Delivering the parcels is not a typical Deliveroo operation. Funds are sent from Thailand by various means to her small team in Myanmar, who, at the risk of arrest for ‘supporting terrorism’, buy the items and pack the parcels. They are then discreetly passed to lawyers representing the prisoners, who pass them on to family members who take them on their prison visits.
Sanitary products are included for some female detainees. “Sometimes we also get special requests for clothes and underwear. My budget doesn’t always stretch,“ she says.
On the other side of Chiangmai, Sonny Swe, a well-known Myanmar entrepreneur and publisher formerly based in Yangon, reflects on the trauma of over eight years of solitary confinement in prison, from 2004 to 2013, and the importance then of family visits bringing food parcels.
“Meditation, exercise, reading” were the bedrock of his survival, he says over a hearty Burmese breakfast of mohinga fish soup in his café, Gatone’s (Baldy’s). He was held in five different prisons and the long distances from home prevented regular family visits.
“I kept telling myself, ‘I am strong, strong. I will survive. They will not break me. I will defeat them.’ But once you come out of prison, you understand the toll, the trauma. You think you are fine and strong but you are not.”

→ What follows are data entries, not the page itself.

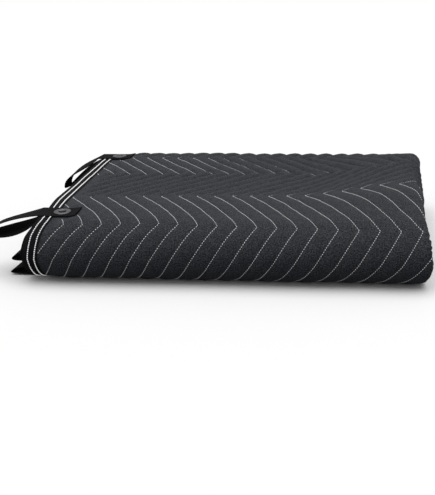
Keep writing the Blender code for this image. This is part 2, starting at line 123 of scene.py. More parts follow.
# How far the hems and the fold lie to the right of straight lines, at a share of the way along a section
EDGE_COLUMNS = ("section", "share", "hems", "fold")
EDGE_ROWS = (
    ("run_1", 0.0, -0.002, -0.004),
    ("run_1", 0.6, -0.006, 0.000),
    ("outer_nose", 0.0, -0.004, 0.002),
    ("outer_nose", 0.45, -0.008, 0.011),
    ("outer_nose", 0.70, -0.001, 0.008),
    ("outer_nose", 0.90, 0.008, 0.004),
    ("run_5", 0.05, 0.010, 0.004),
    ("run_5", 0.20, 0.004, 0.008),
    ("run_5", 0.56, -0.007, 0.009),
    ("run_5", 0.85, -0.009, 0.010),
    ("top_back", 0.5, -0.006, -0.005),
    ("run_4", 0.3, -0.001, 0.004),
    ("run_4", 0.8, 0.002, 0.006),
    ("inner_nose", 0.5, 0.006, 0.001),
    ("run_2", 0.3, 0.001, -0.003),
    ("run_2", 0.8, -0.003, 0.001),
    ("run_3", 0.2, -0.006, 0.005),
    ("run_3", 1.0, -0.002, 0.002),
)

# Sewing
STITCH = 0.0027
STITCH_STEP = 0.0040
THREAD_RADIUS = 0.00054
HEM_STITCH_STEP = 0.0034
HEM_STITCH = 0.0031
HEM_THREAD_RADIUS = 0.00095
HEM_STITCHES = (0.0088, 0.0192)
JITTER = 0.00012

# Where sewing shows: past the quilted sections, round the side fold, and round the lower bend at the back.
# Beside the hem the thread is drawn in between two rows of tips, and isn't seen.
SHOWN_PAST = 0.02
SIDE_FOLD_REACH = 0.035
LOW_BACK_PAST = 0.015
DRAWN_IN_TO = 0.048
DRAWN_IN_ROWS = (3, 6)

# Webbing loops and grommets
WEBBING = 0.0016
WEBBING_WIDTH = 0.040
GROMMET_FROM_EDGE = 0.032
GROMMET_RADIUS = 0.014
GROMMET_HOLE_RADIUS = 0.00635
GROMMET_WALL = 0.0009
GROMMET_STEPS = 64
CLOTH_HOLE_RADIUS = 0.0085
LEG_END_OUTER = 0.059
LEG_END_INNER = 0.050
LOOP_STRAIGHT = 0.006
LOOP_STEPS = 22
LOOP_COLUMNS = (
    "name", "level", "behind", "reach", "rise", "droop", "sag", "upper_twist", "lower_twist", "grommet")
LOOP_ROWS = (
    ("front", 5, 0.018, 0.094, -0.008, 0.031, 0.014, -0.002, 0.0056, True),
    ("back", 5, 0.408, 0.081, -0.019, 0.050, 0.004, 0.003, 0.006, True),
    ("inner_upper", 2, 0.022, 0.052, 0.005, 0.008, 0.005, 0.0, 0.0, False),
    ("inner_lower", 1, 0.018, 0.045, 0.000, -0.001, 0.007, 0.0, 0.0, False),
)
LOOPS = [dict(zip(LOOP_COLUMNS, row)) for row in LOOP_ROWS]

# Floor and light
FLOOR_BOUNCE_COLOUR = (0.20, 0.21, 0.22)
FLOOR_SEEN_COLOUR = (0.98, 0.98, 0.98)
SKY_LIGHT = 0.49
SKY_SEEN = 1.0
SUN_STRENGTH = 1.70
SUN_SPREAD = 70
SUN_TOWARDS = (-0.06, 0.06, -1.0)

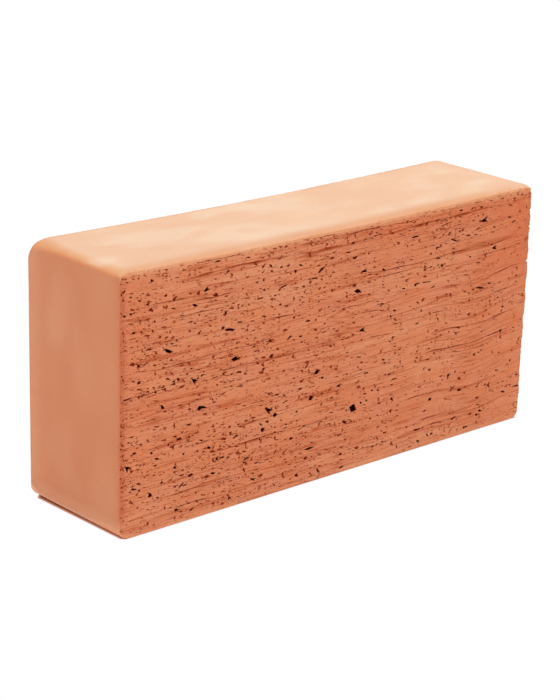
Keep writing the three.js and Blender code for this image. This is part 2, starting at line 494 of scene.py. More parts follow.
# Main drag grooves of the front bed face: first x, last x, level, width, depth
FRONT_GROOVES = [
    (-93.5, -22.0, 111.6, 1.7, 1.0), (-36.0, 28.0, 110.7, 1.9, 0.9),
    (11.0, 77.0, 111.6, 1.7, 1.0), (60.0, 106.0, 112.1, 1.5, 1.0),
    (-27.0, 0.0, 115.1, 1.3, 0.8), (-4.0, 56.0, 115.1, 0.8, 0.8),
    (-82.0, -55.0, 117.3, 0.5, 1.0), (-27.0, -1.0, 116.8, 0.5, 1.0),
    (-107.6, -88.0, 102.8, 0.5, 1.2),
    (-96.0, -77.0, 95.1, 0.5, 1.2), (-96.0, -60.0, 100.7, 0.6, 1.2),
    (-122.0, -40.0, 74.2, 0.4, 1.2), (-119.0, -100.0, 64.4, 0.8, 1.2),
    (-78.0, -18.0, 65.6, 0.4, 1.2), (-44.0, -25.0, 84.2, 0.5, 1.2),
    (-90.5, -73.5, 34.8, 0.6, 1.2), (-56.5, -47.0, 37.7, 0.7, 1.2), (-70.0, 0.0, 29.2, 0.5, 1.2),
    (-109.0, -58.0, 14.2, 0.5, 1.2), (-96.0, -73.0, 7.8, 0.5, 1.2),
    (-53.0, -42.0, 46.4, 0.6, 1.2), (6.5, 121.0, 93.9, 0.5, 1.2), (0.0, 57.0, 91.2, 0.4, 1.2),
    (31.0, 73.0, 66.4, 0.4, 1.2), (0.0, 16.0, 66.2, 0.6, 1.2), (18.6, 34.0, 62.8, 0.6, 1.2),
    (57.5, 121.5, 56.3, 0.7, 1.2), (44.5, 121.5, 47.2, 0.8, 1.2), (70.0, 104.5, 44.3, 0.5, 1.2),
    (75.0, 121.0, 68.5, 0.5, 1.2), (95.5, 121.0, 78.2, 0.6, 1.2), (91.0, 121.0, 89.4, 0.5, 1.2),
    (52.0, 93.0, 13.6, 0.5, 1.2), (56.0, 97.0, 9.8, 0.5, 1.2), (14.6, 36.0, 9.0, 0.5, 1.2),
    (43.7, 69.6, 26.4, 0.6, 1.2), (0.0, 27.0, 80.8, 0.4, 1.2), (12.0, 27.0, 75.8, 0.5, 1.2),
]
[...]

Bo Kyi, Joint Secretary of the non-profit Assistance Association for Political Prisoners (AAPP), was a political prisoner for seven years and knows well the succour provided by family and friends to those incarcerated.
“Family support is very important for a political prisoner,” he says. Now 59, he was jailed from 1990–93 for demonstrating and calling for release of all political prisoners, and arrested again in 1994 for four more years. He says military intelligence tried to recruit him as an informer but he refused and, in turn, demanded freedom for all political prisoners and for the regime to enter into dialogue with Aung San Suu Kyi who was then under house arrest. Leader of the elected government overthrown in the coup, she is back in prison.

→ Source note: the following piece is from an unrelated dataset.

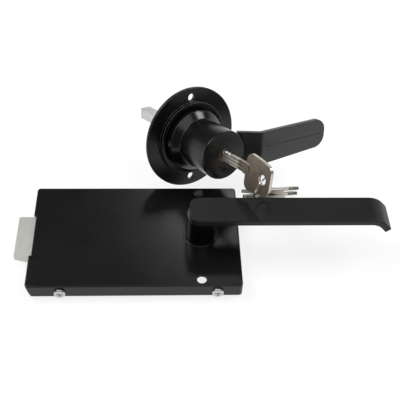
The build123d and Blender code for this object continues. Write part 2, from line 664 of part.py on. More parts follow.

Bo Kyi co-founded AAPP in the Thai border town of Mae Sot in March 2000. The organisation meticulously documents identities of political prisoners and tracks their fate, as well as civilians killed by the regime. AAPP, deemed an illegal organisation by the regime, also offers training in dealing with trauma and counselling services, assisted by Johns Hopkins University, Maryland.
As of late February, AAPP has documented the names and identities of 20,147 people it defines as political prisoners, including over 4,000 women and 300 children. Sentenced to death, so far, are 15 women and 136 men. Four were executed on July 23, 2022, including well known activist Ko Jimmy.

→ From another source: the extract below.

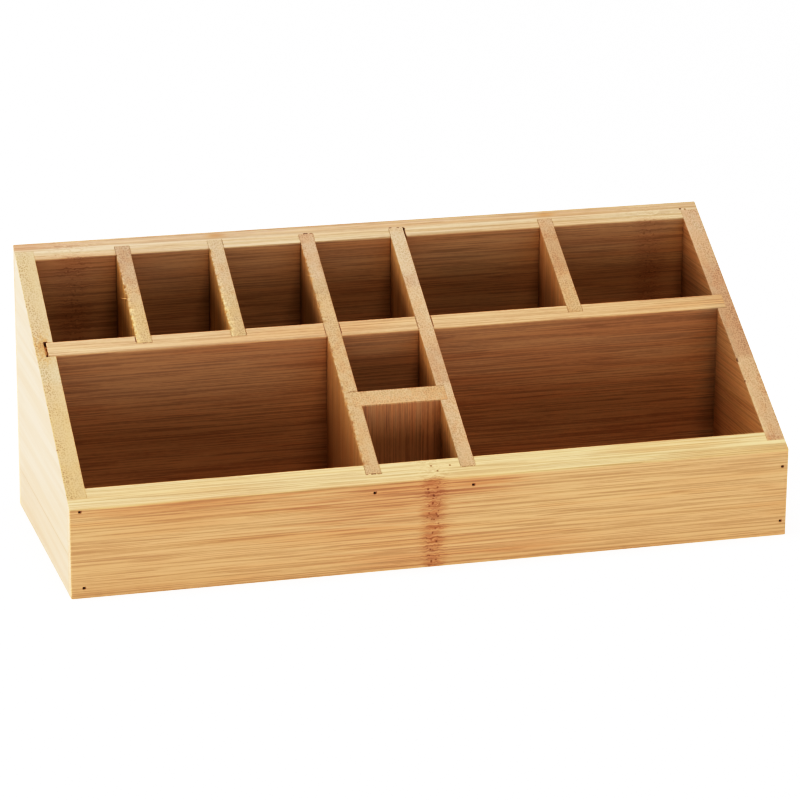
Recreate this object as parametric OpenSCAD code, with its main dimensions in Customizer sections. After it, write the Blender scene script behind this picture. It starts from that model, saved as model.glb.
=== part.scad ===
// Sloped bamboo desk organizer with ten open compartments.
// Every board top lies in one plane that rises from the low front to the high back.
// The boards meet in housings and rebates cut half way through, with glue and brads.
// X runs left to right, Y front to back and Z up; the origin is the middle of the underside.

/* [Outside] */
// Overall width, left to right
overall_w = 380; // [360:1:400]
// Overall depth, front to back
overall_d = 150; // [140:1:170]
// Height of the front face
front_h = 47; // [44:0.5:55]
// Height of the back face
back_h = 143.5; // [125:0.5:160]

/* [Boards] */
// Thickness of the side and back boards
outer_t = 10; // [9:0.5:12]
// Thickness of the front board
front_t = 11; // [10:0.5:12]
// Thickness of every divider
divider_t = 8; // [7:0.5:9]
// Thickness of the base
base_t = 4; // [3:0.5:4.5]
// Height of the glue line between the two boards of each side
side_seam_h = 21.5; // [15:0.5:35]

/* [Compartments] */
// Depth of the back row
back_row_d = 48; // [40:1:55]
// Width of the left cell of the back row
first_cell_w = 43; // [38:1:48]
// Width of the other narrow cells
cell_w = 42; // [38:1:45]
// Width of the wide back cell beside the centre column
wide_cell_w = 76; // [60:1:80]

/* [Joints] */
// Depth of the housings and rebates in the outer boards
housing_d = 5; // [4:0.5:6]
// Depth of the housings in the dividers
divider_housing_d = 4; // [3:0.5:4.5]
// Play on each side of a divider in its housing
play = 0.1; // [0:0.05:0.2]
// Gap behind the left end of the middle divider
end_gap = 1.2; // [0.5:0.1:2]
// Extra width of the roughest housing, beside the right centre divider
rough_gap = 0.6; // [0:0.1:1]

/* [Brads] */
// Diameter of a brad
brad_d = 1.2; // [1:0.1:1.6]
// Length of a brad
brad_l = 25; // [15:1:30]
// Depth of a brad's head below the face
brad_sink = 0.8; // [0.4:0.1:1.5]

/* [Hidden] */

$fn = 24;
over = 1;        // how far a cutter runs past the face it cuts
tall = back_h + over;

// Faces of the outer boards
left = -overall_w / 2;
right = overall_w / 2;
front = -overall_d / 2;
back = overall_d / 2;
left_in = left + outer_t;
right_in = right - outer_t;
front_in = front + front_t;
back_in = back - outer_t;

// Ends of the boards that are let into the outer boards
housed_left = left_in - housing_d;
housed_right = right_in + housing_d;
housed_front = front_in - housing_d;
housed_back = back_in + housing_d;

// Middle planes of the dividers
half_t = divider_t / 2;
middle_y = back_in - back_row_d - half_t;
cross_y = (front_in + middle_y - half_t) / 2;
divider_pitch = cell_w + divider_t;
back_1_x = left_in + first_cell_w + half_t;
back_2_x = back_1_x + divider_pitch;
centre_left_x = back_2_x + divider_pitch;
centre_right_x = centre_left_x + divider_pitch;
back_3_x = centre_right_x + wide_cell_w + divider_t;

// Height where the middle divider and the centre dividers are halved over each other
lap_z = (base_t + front_h + (back_h - front_h) * (middle_y - front) / overall_d) / 2;

// Places of the brads: [x, z] on the front, [x, z] on the back, [x, y] underneath
front_brad_at = [
    [left + 5, front_h - 1.5], [left + 6.5, 5.5],
    [centre_left_x - 1, front_h - 4.5], [centre_right_x + 1, front_h - 4.5],
    [right - 3.5, front_h - 9], [right - 3.5, 8]
];
back_brad_x = [
    left + outer_t / 2, back_1_x, back_2_x, centre_left_x,
    centre_right_x, back_3_x, right - outer_t / 2
];
back_brad_at = [for (x = back_brad_x, z = [25, 115]) [x, z]];
base_edge = housing_d / 2;
base_brad_at = concat(
    [for (x = [-160, -60, 60, 160], y = [housed_front + base_edge, housed_back - base_edge]) [x, y]],
    [[housed_left + base_edge, 0], [housed_right - base_edge, 0]]
);

// A box from its lowest corner to its highest corner
module block(low, high) {
    translate(low) cube(high - low);
}

// Keeps what lies under the sloping top plane
module under_slope() {
    intersection() {
        children();
        translate([left - over, 0, 0]) rotate([90, 0, 90]) linear_extrude(overall_w + 2 * over)
            polygon([[front, 0], [back, 0], [back, back_h], [front, front_h]]);
    }
}

// Slot for a divider that runs front to back, between two y values
module housing_x(x, y0, y1, z0 = -over, extra = 0) {
    block([x - half_t - play, y0, z0], [x + half_t + play + extra, y1, tall]);
}

// Slot for a divider that runs left to right, between two x values
module housing_y(y, x0, x1) {
    block([x0, y - half_t - play, -over], [x1, y + half_t + play, tall]);
}

// The space of the base, which sits in a rebate round the frame
module base_space() {
    block([housed_left, housed_front, -over], [housed_right, housed_back, base_t]);
}

// Brads as driven; a hole is the same shape run out through the face
module front_brads_driven(hole = false) {
    start = hole ? front - over : front + brad_sink;
    for (p = front_brad_at)
        translate([p.x, start, p.y]) rotate([-90, 0, 0])
            cylinder(d = brad_d, h = front + brad_sink + brad_l - start);
}

module back_brads_driven(hole = false) {
    start = hole ? back + over : back - brad_sink;
    for (p = back_brad_at)
        translate([p.x, start, p.y]) rotate([90, 0, 0])
            cylinder(d = brad_d, h = start - back + brad_sink + brad_l);
}

module base_brads_driven(hole = false) {
    start = hole ? -over : brad_sink;
    for (p = base_brad_at)
        translate([p.x, p.y, start]) cylinder(d = brad_d, h = brad_sink + brad_l - start);
}

module brad_holes() {
    front_brads_driven(hole = true);
    back_brads_driven(hole = true);
    base_brads_driven(hole = true);
}

// The front board runs the full width and laps over the front ends of the sides
module front_panel() {
    color("burlywood") difference() {
        under_slope() block([left, front, 0], [right, front_in, tall]);
        for (x = [left - over, right_in])
            block([x, housed_front, -over], [x + outer_t + over, front_in + over, tall]);
        for (x = [centre_left_x, centre_right_x]) housing_x(x, housed_front, front_in + over);
        base_space();
        brad_holes();
    }
}

// The back board is lapped and housed in the same way
module back_panel() {
    color("tan") difference() {
        under_slope() block([left, back_in, 0], [right, back, tall]);
        for (x = [left - over, right_in])
            block([x, back_in - over, -over], [x + outer_t + over, housed_back, tall]);
        for (x = [back_1_x, back_2_x, centre_left_x, back_3_x])
            housing_x(x, back_in - over, housed_back);
        housing_x(centre_right_x, back_in - over, housed_back, extra = rough_gap);
        base_space();
        brad_holes();
    }
}

// One board of a side, between two heights; the side is glued up from two
module side_board(x0, z0, z1) {
    inner_x = x0 < 0 ? housed_left : right_in - over;
    difference() {
        under_slope() block([x0, housed_front, z0], [x0 + outer_t, housed_back, z1]);
        housing_y(middle_y, inner_x, inner_x + housing_d + over);
        base_space();
        brad_holes();
    }
}

module left_side_upper() {
    color("wheat") side_board(left, side_seam_h, tall);
}

module left_side_lower() {
    color("tan") side_board(left, 0, side_seam_h);
}

module right_side_upper() {
    color("wheat") side_board(right_in, side_seam_h, tall);
}

module right_side_lower() {
    color("tan") side_board(right_in, 0, side_seam_h);
}

// Runs the full width behind the front trays, halved from the top at the centre dividers
module middle_divider() {
    color("burlywood") difference() {
        under_slope()
            block([housed_left + end_gap, middle_y - half_t, base_t],
                  [housed_right, middle_y + half_t, tall]);
        for (x = [centre_left_x, centre_right_x])
            housing_x(x, middle_y - half_t - over, middle_y + half_t + over, z0 = lap_z);
        for (x = [back_1_x, back_2_x, back_3_x])
            housing_x(x, middle_y + half_t - divider_housing_d, middle_y + half_t + over);
    }
}

// Runs from front to back, halved from below at the middle divider.
// inward is 1 when the cross divider is on its right and -1 when it is on its left.
module centre_divider(x, inward) {
    near_x = x + inward * (half_t - divider_housing_d);
    far_x = x + inward * (half_t + over);
    difference() {
        under_slope() block([x - half_t, housed_front, base_t], [x + half_t, housed_back, tall]);
        block([x - half_t - over, middle_y - half_t - play, 0],
              [x + half_t + over, middle_y + half_t + play, lap_z]);
        housing_y(cross_y, min(near_x, far_x), max(near_x, far_x));
        brad_holes();
    }
}

module centre_divider_left() {
    color("navajowhite") centre_divider(centre_left_x, 1);
}

module centre_divider_right() {
    color("navajowhite") centre_divider(centre_right_x, -1);
}

// The short board between the centre dividers
module cross_divider() {
    color("burlywood") under_slope()
        block([centre_left_x + half_t - divider_housing_d, cross_y - half_t, base_t],
              [centre_right_x - half_t + divider_housing_d, cross_y + half_t, tall]);
}

// A short divider of the back row, from the middle divider to the back board
module back_divider(x) {
    difference() {
        under_slope()
            block([x - half_t, middle_y + half_t - divider_housing_d, base_t],
                  [x + half_t, housed_back, tall]);
        brad_holes();
    }
}

module back_divider_1() {
    color("wheat") back_divider(back_1_x);
}

module back_divider_2() {
    color("wheat") back_divider(back_2_x);
}

module back_divider_3() {
    color("wheat") back_divider(back_3_x);
}

// The base sits flush in the rebate, and the dividers stand on it
module base_panel() {
    color("tan") difference() {
        block([housed_left, housed_front, 0], [housed_right, housed_back, base_t]);
        brad_holes();
    }
}

module front_brads() {
    color("dimgray") front_brads_driven();
}

module back_brads() {
    color("dimgray") back_brads_driven();
}

module base_brads() {
    color("dimgray") base_brads_driven();
}

front_panel();
back_panel();
left_side_upper();
left_side_lower();
right_side_upper();
right_side_lower();
middle_divider();
centre_divider_left();
centre_divider_right();
cross_divider();
back_divider_1();
back_divider_2();
back_divider_3();
base_panel();
front_brads();
back_brads();
base_brads();
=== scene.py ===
"""Bamboo desk organizer: the looks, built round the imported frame. Lengths are in metres."""
import math
import random

import bmesh
import bpy
from mathutils import Euler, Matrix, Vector, noise


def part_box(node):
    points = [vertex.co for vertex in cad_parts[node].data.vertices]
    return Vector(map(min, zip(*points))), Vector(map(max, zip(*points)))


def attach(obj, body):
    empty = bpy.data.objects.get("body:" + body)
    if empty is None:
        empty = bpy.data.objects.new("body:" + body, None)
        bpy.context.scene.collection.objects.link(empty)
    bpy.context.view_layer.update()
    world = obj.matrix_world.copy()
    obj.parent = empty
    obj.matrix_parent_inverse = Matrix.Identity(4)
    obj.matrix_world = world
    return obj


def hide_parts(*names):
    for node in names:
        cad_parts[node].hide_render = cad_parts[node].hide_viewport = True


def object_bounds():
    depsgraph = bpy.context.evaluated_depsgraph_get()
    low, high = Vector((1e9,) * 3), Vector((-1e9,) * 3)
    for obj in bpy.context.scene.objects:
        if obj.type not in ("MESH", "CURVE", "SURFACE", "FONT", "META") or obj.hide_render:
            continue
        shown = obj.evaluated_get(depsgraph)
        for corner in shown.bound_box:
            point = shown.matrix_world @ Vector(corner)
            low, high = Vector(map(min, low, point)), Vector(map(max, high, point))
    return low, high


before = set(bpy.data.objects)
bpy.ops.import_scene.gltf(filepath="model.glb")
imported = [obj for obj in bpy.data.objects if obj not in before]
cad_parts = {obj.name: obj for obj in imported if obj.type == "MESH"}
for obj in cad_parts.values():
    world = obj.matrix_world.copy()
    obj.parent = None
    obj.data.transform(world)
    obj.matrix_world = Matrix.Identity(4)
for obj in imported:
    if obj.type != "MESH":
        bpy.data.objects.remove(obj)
cad_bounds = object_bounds()
MM = 0.001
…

As of January 31 this year, it had documented 1,588 people who were “killed through force or neglect” during detention by the regime and its supporters since the coup. The actual number may be much higher. “Torture is endemic,” AAPP says. A large number of those killed in detention are in Sagaing Region, “where resistance by the people is fiercest,” says AAPP.
They are not just statistics. Speaking of the bravery of those inside Myanmar who try to alleviate the plight of prisoners, Sakura shares the latest shocking news.
Noble Aye, a prominent human rights activist, was reportedly killed in detention along with a companion, apparently after a court hearing on February 8 in Bago Region. They had been detained at a checkpoint in Waw Township on January 20, allegedly carrying weapons and ammunition, charges that the resistance say were false.
She had been jailed twice before as a political prisoner and shared a cell with Zin Mar Aung, the current foreign affairs minister in the shadow National Unity Government set up after the coup.
As it does regularly, the regime was reported to have blamed her death in detention on an escape attempt. The family says they received information that her body was secretly cremated. Noble Aye was 49 and in bad health.